The people of Gdansk claim that it is the prettiest city in Poland, and it is very lovely. It is one of the only places in Poland where you will find white sandy beaches, and it also has stunning architecture with Polish, German, and Nordic influences to explore. The city has a tumultuous history, which has also led to the creation of many fascinating cultural institutions. There is a vibrant but laid-back cultural life to explore.
You will find that you get pretty good internet in Gdansk, though not as good as in Warsaw and Krakow. Standard download speeds are around 90mbps. You can get a faster connection if you are staying for longer and you are willing to pay for it.
Negatives of Being a Digital Nomad in Gdansk
Limited Digital Nomads
This can be positive or negative. Digital nomads looking for kindred spirits to share experiences and be inspired by will find that there are relatively few digital nomads and local digital entrepreneurs. There are also fewer facilities for digital nomads than in other locations. But this is something that is changing. But those who want to dive into the local culture rather than hang out with people like them may consider this a positive.
While Gdansk has some great sandy beaches, you can probably count on your fingers the number of days each year you will be tempted to take a dip. It’s cold. Temperatures rarely get above the low 20s, even in the height of summer, and it can still be almost as low as 10 degrees Celsius at night. In the winter, say hello to negative temperatures at night and just a few degrees above freezing during the day. Brrrr.

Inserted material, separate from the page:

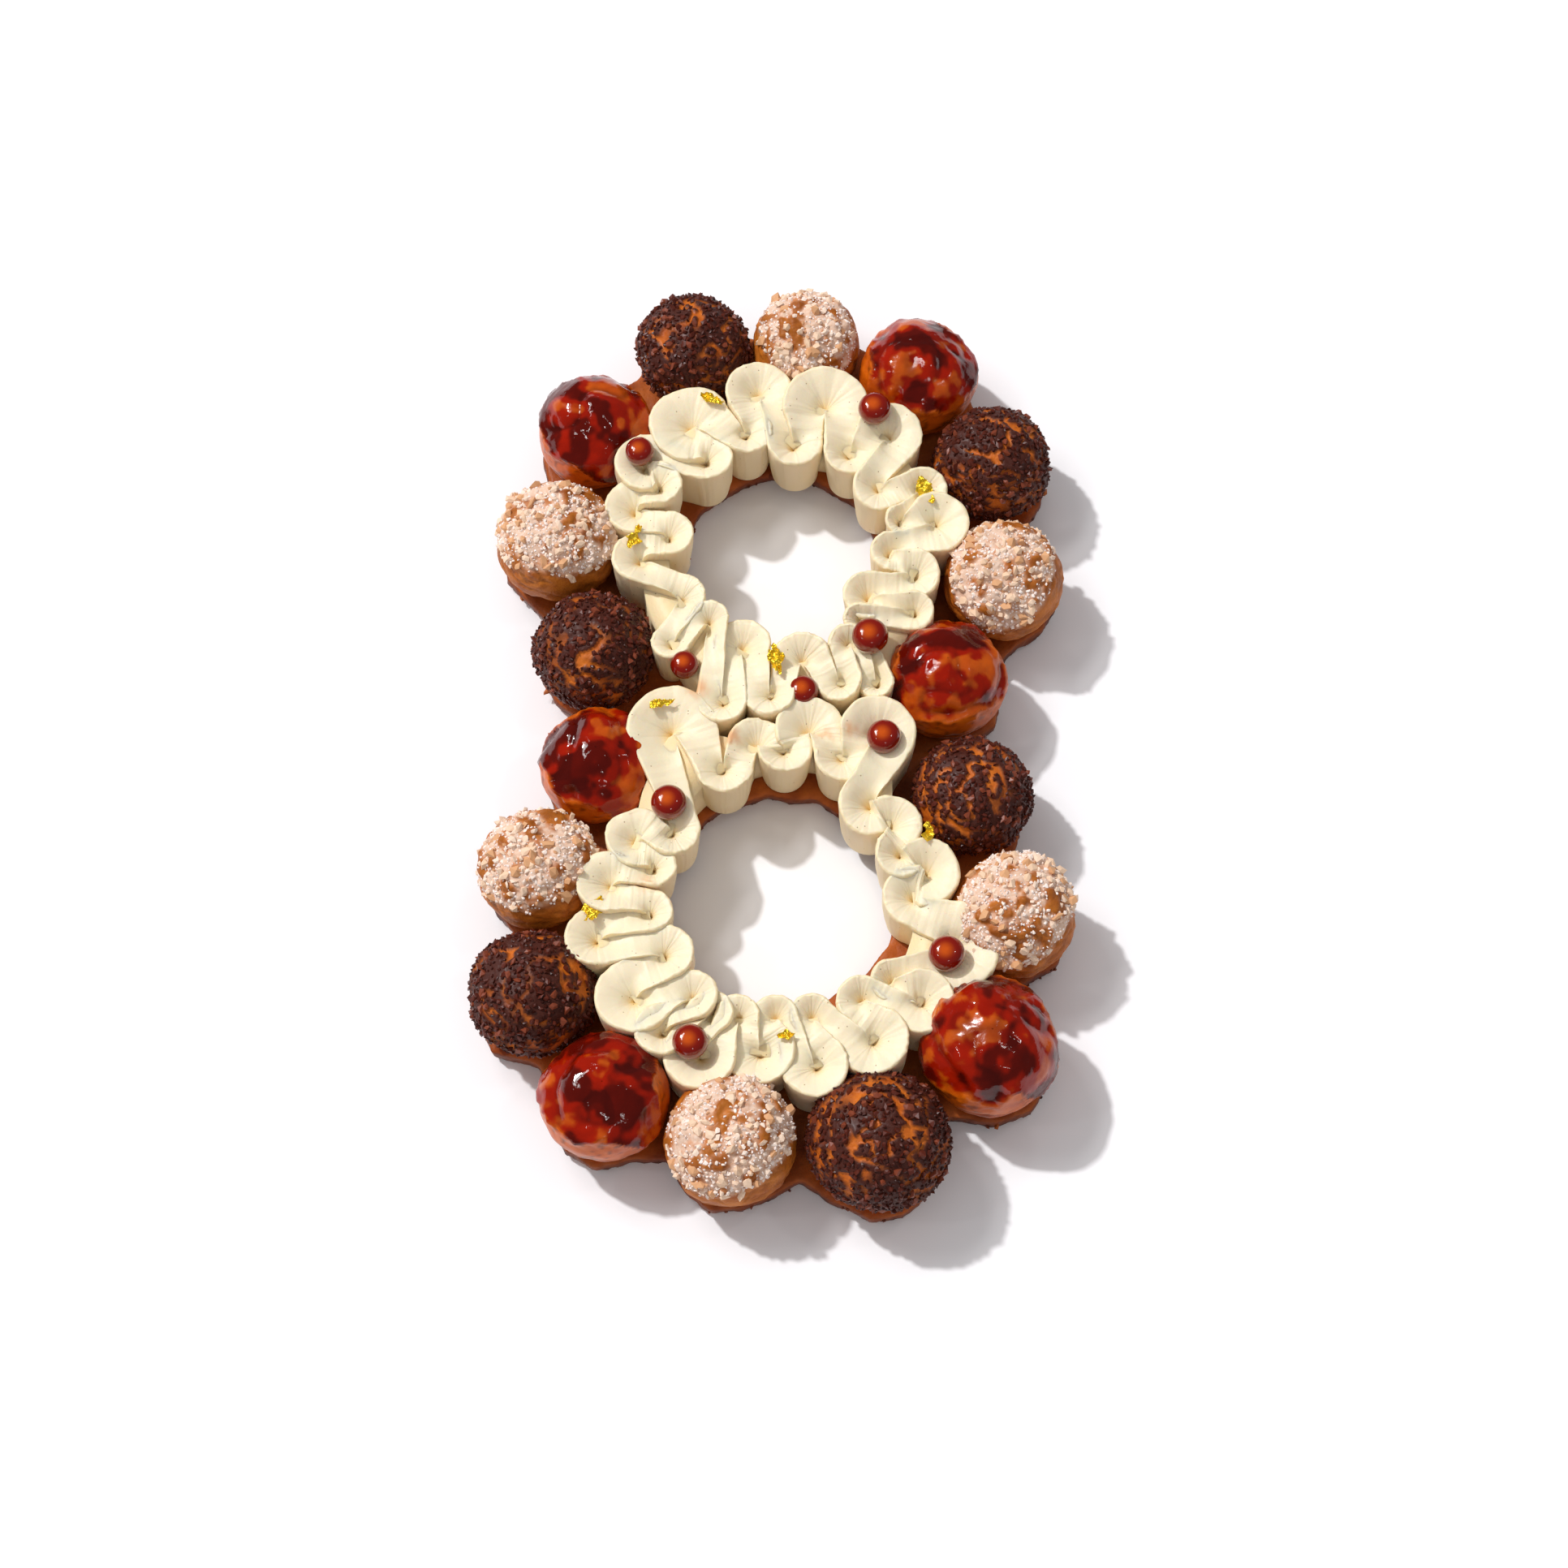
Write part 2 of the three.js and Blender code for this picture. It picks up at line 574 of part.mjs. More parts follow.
/** A flake of gold leaf: a thin wavy plate, both faces split alike, clear above the cream. */
function leafGeometry([x, y, length, width, bearing], meshes, seed) {
  const along = polar({ x: 0, y: 0 }, bearing, 1);
  const across = new THREE.Vector2(-along.y, along.x);
  const spot = (u, v) => along.clone().multiplyScalar(u * length).addScaledVector(across, v * width);
  const heights = [];
  for (let probe = 0; probe < LEAF.probes ** 2; probe += 1) {
    const [u, v] = [probe % LEAF.probes, Math.floor(probe / LEAF.probes)].map((p) => p / (LEAF.probes - 1) - 0.5);
    const place = spot(u, v);
    heights.push(heightAt(meshes, x + place.x, y + place.y));
  }
  const ground = Math.max(...heights) + LEAF.lift;
  const points = [];
  for (const side of [0, 1]) {
    const shake = seeded(seed);
    for (let row = 0; row <= LEAF.rows; row += 1) {
      for (let column = 0; column <= LEAF.columns; column += 1) {
        const [u, v] = [column / LEAF.columns - 0.5, row / LEAF.rows - 0.5];
        const narrow = 1 - LEAF.tip * Math.abs(2 * u) * (1 + LEAF.tear * (2 * shake() - 1));
        const place = spot(u, v * narrow);
        const ripple = 1 + Math.sin(LEAF.rippleAlong * u + LEAF.rippleAcross * v + seed);
        const z = ground + LEAF.wave * ripple * shake() + side * LEAF.thickness;
        points.push(new THREE.Vector3(x + place.x, y + place.y, z));
      }
    }
  }
  const columns = LEAF.columns + 1;
  const layer = columns * (LEAF.rows + 1);
  const faces = [];
  for (let row = 0; row < LEAF.rows; row += 1) {
    for (let column = 0; column < LEAF.columns; column += 1) {
      const corner = row * columns + column;
      const cell = [corner, corner + 1, corner + columns + 1, corner + columns];
      faces.push([cell[0], cell[3], cell[2]], [cell[0], cell[2], cell[1]]);
      faces.push([cell[0], cell[1], cell[2]].map((c) => c + layer), [cell[0], cell[2], cell[3]].map((c) => c + layer));
    }
  }
  const rim = [];
  for (let column = 0; column < columns - 1; column += 1) rim.push(column);
  for (let row = 0; row < LEAF.rows; row += 1) rim.push(row * columns + columns - 1);
  for (let column = columns - 1; column > 0; column -= 1) rim.push(LEAF.rows * columns + column);
  for (let row = LEAF.rows; row > 0; row -= 1) rim.push(row * columns);
  rim.forEach((corner, index) => {
    const next = rim[(index + 1) % rim.length];
    faces.push([corner, next, next + layer, corner + layer]);
  });
  return geometryOf(solidOfFaces(points, faces));
}

const group = new THREE.Group();
const puffs = puffPlaces();

group.add(pieceOf('base', geometryOf(baseSolid(puffs)), 'pastry'));
for (const puff of puffs) group.add(pieceOf(puff.name, geometryOf(chouxSolid(puff)), puff.finish));

// The cream is pressed against the puffs and the lower ring against the upper one.
const grownPuffs = joined(puffs.map((puff) => chouxSolid(puff, GAP)));
const lowerCream = largestOf(creamSolid(CREAM_RINGS.cream_lower).subtract(grownPuffs));
const upperCream = largestOf(creamSolid(CREAM_RINGS.cream_upper).subtract(grownPuffs)
  .subtract(creamSolid(CREAM_RINGS.cream_lower, GAP)));
const bareCreams = [upperCream, lowerCream].map((solid) => pieceOf('bare', geometryOf(solid), 'cream'));

const pearls = PEARLS.map((pearl) => {
  const [x, y, diameter] = pearl;
  const heights = heightsRound(bareCreams, x, y, (diameter / 2) * PEARL.probeShare);
  const support = heights.sort((a, b) => b - a)[PEARL.restsOn];
  return { pearl, z: Math.max(support - PEARL.sink, CREAM.crease) };
});
const sockets = joined(pearls.map(({ pearl, z }) => pearlSolid(pearl, z, GAP)));
const creams = { cream_upper: upperCream, cream_lower: lowerCream };
for (const [name, solid] of Object.entries(creams)) {
  const whole = largestOf(solid.subtract(sockets)).simplify(CREAM.smallestStep);
  group.add(pieceOf(name, geometryOf(whole), 'cream'));
}
pearls.forEach(({ pearl, z }, index) => {
  group.add(pieceOf(`pearl_${index + 1}`, geometryOf(pearlSolid(pearl, z)), 'pearl'));
});

const beneath = group.children.filter((mesh) => mesh.name.startsWith('cream') || mesh.name.startsWith('pearl'));
LEAVES.forEach((leaf, index) => {
  group.add(pieceOf(`gold_leaf_${index + 1}`, leafGeometry(leaf, beneath, LEAF.seed + index), 'gold'));
});

export default group;
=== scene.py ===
"""Dresses the number cake: choux puffs, piped cream, caramel pearls and gold leaf on a baked base."""

import json
import logging
import math
from dataclasses import dataclass
from enum import Enum
from itertools import product

import bpy
import numpy as np
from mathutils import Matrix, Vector

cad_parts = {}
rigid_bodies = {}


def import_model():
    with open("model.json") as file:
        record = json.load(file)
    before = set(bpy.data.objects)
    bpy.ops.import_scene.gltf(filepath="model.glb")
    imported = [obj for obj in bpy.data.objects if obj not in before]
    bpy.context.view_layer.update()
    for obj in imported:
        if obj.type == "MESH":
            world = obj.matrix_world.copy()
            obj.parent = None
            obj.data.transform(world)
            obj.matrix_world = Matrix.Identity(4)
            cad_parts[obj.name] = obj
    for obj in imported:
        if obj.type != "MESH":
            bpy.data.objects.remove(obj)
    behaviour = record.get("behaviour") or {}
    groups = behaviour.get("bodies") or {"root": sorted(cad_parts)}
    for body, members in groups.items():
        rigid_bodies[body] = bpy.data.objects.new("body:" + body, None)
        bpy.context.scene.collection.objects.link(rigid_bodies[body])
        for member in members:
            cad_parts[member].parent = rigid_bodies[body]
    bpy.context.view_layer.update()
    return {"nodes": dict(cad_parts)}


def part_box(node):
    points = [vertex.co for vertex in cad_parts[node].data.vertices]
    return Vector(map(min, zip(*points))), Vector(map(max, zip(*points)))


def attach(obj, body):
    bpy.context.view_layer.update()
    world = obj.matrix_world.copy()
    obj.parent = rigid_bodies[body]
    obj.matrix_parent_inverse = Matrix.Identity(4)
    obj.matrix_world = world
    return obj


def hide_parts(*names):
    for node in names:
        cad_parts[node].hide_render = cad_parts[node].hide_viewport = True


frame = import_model()

LOG = logging.getLogger("number_cake")
BODY = "root"
MM = 0.001
# Cream and puffs stand this far above the table, on the base's top.
FLOOR_OF_CREAM = 7.8
# Brings a sum of noises, each half as strong as the last, back to about -1 to 1.
OCTAVE_SHARE = 0.75

# Factors that scramble a lattice point and a seed into a key of 16 bits, and half the largest key.
AXIS_HASH = (73856093, 19349663, 83492791)
SEED_HASH = 2654435761
KEY_HASH = 1274126177
HALF_KEY = 32767.5
# Moves the lattice of each seed away from the others.
SEED_SHIFT = 17.13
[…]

Poland is still one of the most conservative countries in the EU, and popular politics means that it seems to be getting more rather than less conservative. Sexism is rife and access to abortion is limited. Be careful displaying an LGBTQ lifestyle as it can provoke a reaction from others. Plus, there is a lot of administrative red tape to do most things.
People of colour should be aware that Poland is 97% ethically Polish, so at the very least you can expect to draw a bit of attention.
Where to Stay
It is worth noting that Gdansk is often considered part of a three-city union with Gdynia and Sopot. But Gdansk is the more commercial of the three, with the other two more resort and spa towns. We’ll look at these two regions, but if you are staying for a while, we recommend staying in Gdansk itself.

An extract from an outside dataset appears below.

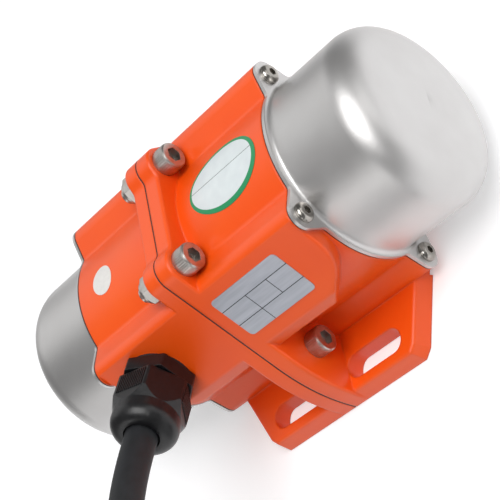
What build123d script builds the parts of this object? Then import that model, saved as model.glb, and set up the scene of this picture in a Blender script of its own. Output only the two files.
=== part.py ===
from build123d import *
import os
from math import acos, cos, degrees, pi, radians, sin, sqrt, tan

# Vibration motor, in millimetres. X runs along the shaft, -Y is the side of the cable gland and
# Z is up. The origin is the centre of the four foot slots, on the mounting plane.
BARREL_LIFT = 1.3
MIRROR = Plane.YZ

# Housing halves, parted at X = 0
HOUSING_RADIUS = 36.0
HOUSING_LENGTH = 105.4
HOUSING_WALL = 5.5
JOINT_GASKET = 0.5
RIDGE_VALLEY_FILLET = 2.1
EDGE_ROUND = 1.0
SEAL_INSET = 0.3

# Cap lugs and ears, at 45 degrees
LUG_STAND_OUT = 3.65
LUG_RADIUS = 5.6
LUG_FLANK = 26.5
LUG_ROOT_DEPTH = 5.1

# Middle flange and its screws, in Y and in height above the shaft
FLANGE_THICKNESS = 13.7
FLANGE_TOP_RISE = 4.4
FLANGE_LUG_RADIUS = 7.02694
UPPER_SCREW_RISE = 1.8
LOWER_SCREW_STAND_OUT = 4.5
LOWER_SCREW_Z = -16.0
FLANGE_HOLE = 6.4
FLANGE_TOP_FILLET = 4.3

# Side face of the flange and the boss that is flush with it
BOSS_TILT = 26.9
BOSS_STAND_OUT = 6.5
BOSS_HALF_WIDTH = 13.9
BOSS_REACH = 52.3
BOSS_CORNER = 16.7
BOSS_CORNER_SWEEP = 50.0
BOSS_WALL_HEIGHT = 6.4
BOSS_POCKET_LENGTH = 24.0
BOSS_POCKET_WIDTH = 19.0
BOSS_ROOF = 3.1
SIDE_STRAIGHT = 24.0

# Feet
FOOT_MARGIN = 9.4
FOOT_THICKNESS = 7.4
FOOT_EDGE_LENGTH = 71.1
FOOT_CHAMFER = 3.0
FOOT_END_SLANT = 21.7
FOOT_KNEE_Y = 27.4
FOOT_INNER_Y = 17.1
RELIEF_HALF_WIDTH = 30.9
FOOT_DRAFT = 10.0
FOOT_ROUND = 1.3
SLOT_SPACING_X = 40.0
SLOT_SPACING_Y = 96.0
SLOT_LENGTH = 26.0
SLOT_WIDTH = 9.0

# End caps, drawn from sheet
CAP_SHEET = 1.2
CAP_SETBACK = 1.7
CAP_DEPTH = 38.9
CAP_CORNER = 11.1
CAP_CROWN_RADIUS = 343.0
CAP_BEND = 1.4
CAP_GASKET = 0.5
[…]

If your budget stretches to accommodation in Old Town, it is worth it! After World War II it was reconstructed along the lines of its appearance in the Renaissance, which has left it incredibly atmospheric. You are also walking distance from most of the top attractions and very well connected by transport links to the rest of the city.

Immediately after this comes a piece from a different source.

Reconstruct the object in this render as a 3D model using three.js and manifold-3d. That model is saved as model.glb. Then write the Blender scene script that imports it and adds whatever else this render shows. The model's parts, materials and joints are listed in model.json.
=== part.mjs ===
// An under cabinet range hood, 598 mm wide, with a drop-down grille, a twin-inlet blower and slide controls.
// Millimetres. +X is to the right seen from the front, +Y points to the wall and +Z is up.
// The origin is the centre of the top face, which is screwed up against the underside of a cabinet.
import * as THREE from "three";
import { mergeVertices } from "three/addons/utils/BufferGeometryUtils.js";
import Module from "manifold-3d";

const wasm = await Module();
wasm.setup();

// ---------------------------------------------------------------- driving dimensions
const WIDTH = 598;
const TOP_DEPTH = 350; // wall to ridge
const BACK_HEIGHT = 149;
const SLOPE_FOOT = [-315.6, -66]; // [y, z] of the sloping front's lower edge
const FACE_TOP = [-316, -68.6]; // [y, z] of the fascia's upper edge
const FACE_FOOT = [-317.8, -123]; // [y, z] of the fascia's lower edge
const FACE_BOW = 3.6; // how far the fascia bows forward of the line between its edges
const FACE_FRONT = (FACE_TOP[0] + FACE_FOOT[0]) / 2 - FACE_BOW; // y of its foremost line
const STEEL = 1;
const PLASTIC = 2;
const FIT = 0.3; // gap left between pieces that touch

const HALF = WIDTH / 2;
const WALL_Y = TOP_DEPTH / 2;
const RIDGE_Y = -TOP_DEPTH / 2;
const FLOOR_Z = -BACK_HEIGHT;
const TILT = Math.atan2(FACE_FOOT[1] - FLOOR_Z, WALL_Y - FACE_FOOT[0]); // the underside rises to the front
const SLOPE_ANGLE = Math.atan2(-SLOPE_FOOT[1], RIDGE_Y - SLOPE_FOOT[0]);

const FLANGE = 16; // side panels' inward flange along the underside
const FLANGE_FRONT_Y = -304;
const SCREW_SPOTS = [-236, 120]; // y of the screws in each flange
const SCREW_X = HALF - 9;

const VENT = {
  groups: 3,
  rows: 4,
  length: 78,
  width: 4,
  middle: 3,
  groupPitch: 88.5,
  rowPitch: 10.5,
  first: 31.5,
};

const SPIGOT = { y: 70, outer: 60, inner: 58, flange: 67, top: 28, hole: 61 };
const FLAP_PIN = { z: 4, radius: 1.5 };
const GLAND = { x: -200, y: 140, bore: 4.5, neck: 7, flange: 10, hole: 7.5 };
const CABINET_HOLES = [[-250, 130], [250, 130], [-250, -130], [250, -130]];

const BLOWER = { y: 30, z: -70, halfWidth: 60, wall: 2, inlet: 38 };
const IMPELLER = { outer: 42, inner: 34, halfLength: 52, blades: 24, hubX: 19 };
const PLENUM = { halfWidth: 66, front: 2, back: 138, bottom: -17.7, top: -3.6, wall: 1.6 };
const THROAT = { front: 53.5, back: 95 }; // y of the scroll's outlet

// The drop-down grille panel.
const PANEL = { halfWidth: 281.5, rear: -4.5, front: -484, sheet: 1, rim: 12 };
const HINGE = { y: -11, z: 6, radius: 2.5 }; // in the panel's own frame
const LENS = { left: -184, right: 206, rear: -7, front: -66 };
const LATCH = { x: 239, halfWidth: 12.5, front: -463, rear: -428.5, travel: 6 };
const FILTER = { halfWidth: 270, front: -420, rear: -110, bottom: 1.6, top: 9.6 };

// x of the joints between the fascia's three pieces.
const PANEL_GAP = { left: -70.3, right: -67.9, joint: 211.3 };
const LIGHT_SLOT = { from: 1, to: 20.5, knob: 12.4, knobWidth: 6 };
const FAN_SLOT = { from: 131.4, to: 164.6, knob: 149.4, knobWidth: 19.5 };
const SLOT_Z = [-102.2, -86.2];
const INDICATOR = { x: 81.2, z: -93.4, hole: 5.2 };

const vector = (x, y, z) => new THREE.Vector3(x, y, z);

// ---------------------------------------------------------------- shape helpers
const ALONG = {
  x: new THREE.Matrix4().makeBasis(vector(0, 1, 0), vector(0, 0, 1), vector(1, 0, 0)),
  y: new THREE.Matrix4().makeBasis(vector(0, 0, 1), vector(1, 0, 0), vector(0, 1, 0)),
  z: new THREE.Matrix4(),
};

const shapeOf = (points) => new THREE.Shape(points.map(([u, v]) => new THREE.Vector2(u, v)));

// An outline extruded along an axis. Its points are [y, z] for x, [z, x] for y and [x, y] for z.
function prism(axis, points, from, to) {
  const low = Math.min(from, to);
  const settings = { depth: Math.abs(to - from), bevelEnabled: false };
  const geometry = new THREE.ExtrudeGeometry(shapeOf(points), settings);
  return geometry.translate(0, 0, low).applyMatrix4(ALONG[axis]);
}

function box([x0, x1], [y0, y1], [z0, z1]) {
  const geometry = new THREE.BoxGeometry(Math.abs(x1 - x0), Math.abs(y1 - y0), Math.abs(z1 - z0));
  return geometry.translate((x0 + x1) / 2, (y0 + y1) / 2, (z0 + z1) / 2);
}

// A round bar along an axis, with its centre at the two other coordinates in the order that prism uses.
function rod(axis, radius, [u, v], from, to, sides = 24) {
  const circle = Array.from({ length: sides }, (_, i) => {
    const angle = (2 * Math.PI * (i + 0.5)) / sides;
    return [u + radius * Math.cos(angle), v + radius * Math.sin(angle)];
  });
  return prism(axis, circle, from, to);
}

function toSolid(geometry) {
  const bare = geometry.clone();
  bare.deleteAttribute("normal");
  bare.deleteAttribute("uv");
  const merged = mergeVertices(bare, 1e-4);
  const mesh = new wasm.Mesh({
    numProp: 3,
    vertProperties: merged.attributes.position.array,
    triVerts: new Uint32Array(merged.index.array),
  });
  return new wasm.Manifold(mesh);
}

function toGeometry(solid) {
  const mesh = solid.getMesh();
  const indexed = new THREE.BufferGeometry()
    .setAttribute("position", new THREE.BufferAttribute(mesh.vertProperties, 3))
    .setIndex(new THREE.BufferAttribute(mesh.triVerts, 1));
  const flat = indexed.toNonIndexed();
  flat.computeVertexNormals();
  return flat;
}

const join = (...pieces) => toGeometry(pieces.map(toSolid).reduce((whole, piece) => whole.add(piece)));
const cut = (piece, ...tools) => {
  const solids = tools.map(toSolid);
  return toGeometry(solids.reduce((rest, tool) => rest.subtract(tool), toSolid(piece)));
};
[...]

Look for accommodations near Mariacka Street (Amber Street), Dlugi Targ (Long Street), and Dlugie Pobrzeze (the waterfront street).
This district is sometimes divided into Main Town, around the Mariacka District, and Old Town, near the Train Station.
This neighbourhood is built around a 13th-century cathedral which is the central node of this quiet, residential area. You are also very close to some of the best sandy beaches in the city, which you can reach on the tram with just a few stops.
Olowianka and Granary Island
This region is just across the river from Old Town and it has recently been rejuvenated with some great apartments, but rules mean that the area as a whole has retained its aesthetic. It tends to be more affordable, but still has the attraction of lots of great restaurants and bars.
Neighbouring City – Gdynia
This is the place to stay for each landscape and a resort atmosphere with lots of touristy bars and restaurants. It is a little too far if you want to be connected with Gdansk and is a minimum of a full day trip from the main city.
Neighbouring City – Sopot
Sopot feels like a small and wealthy enclave for celebrities and the like to relax on the beach and hit up the nightclubs. It is pretty much a 24-hour party district, and doesn’t have much else going on beyond that.
While Gdansk does not have as many coworking spaces as some other Polish cities, there are certainly options for those who enjoy working in this environment. There is also a big coffee shop culture where you can set up shop. Try:
- Vegan café Fufake, that also sells Brazilian coffee;
- Drukarnia, which also does some fantastic juices;
- Pikawa, best for those who love cakes and desserts;
- Mother and Daughter, ideal for traditional Polish cuisine.
This modern coworking space occupies two floors at the top of the historic Dyrekcja building near the centre of Gdansk. There are various different options from hot desks to private offices depending on what you need.
This is a simpler and more affordable coworking space still in the centre of Gdansk. It has a good vibe, that feels a little like a university common room.
This space was initially created by two women working in the creative industry who needed a meeting spot, and it soon expanded into something more. This space will appeal most to those who are looking for the social element of coworking, to boost creativity, or to fight digital nomad loneliness.
This one is a bit further out of Gdansk but is on the main arterial route that connects Gdansk to the nearby cities of Sopot and Gdynia, so it is ideal if you are doing business in the region. They provide desks, private offices, and meeting rooms as needed.
Gdansk is a popular Polish holiday destination, but it may soon become a popular location for digital nomads. An accessible and affordable corner of Europe, it is an especially good base for exploring Northern Europe and encountering the cultures there.
While the digital nomad infrastructure is very much in its infancy, it is growing. And since the city has long been a tourist destination, it is more than ready for new visitors who want to explore the city.
It is worth noting that the conflict in Ukraine is changing the face of Poland today. As a member of the EU, Poland is stable despite sharing a long land border with Ukraine. But the influx of Ukrainian refugees is having an impact all over the country. It is impossible to predict what the long-term impact of this will be.
Poland has opened its borders to all Ukrainian refugees who wish to pass and are pouring resources into accommodating and supporting new arrivals. More than 3.5 million Ukrainians have already passed into Poland.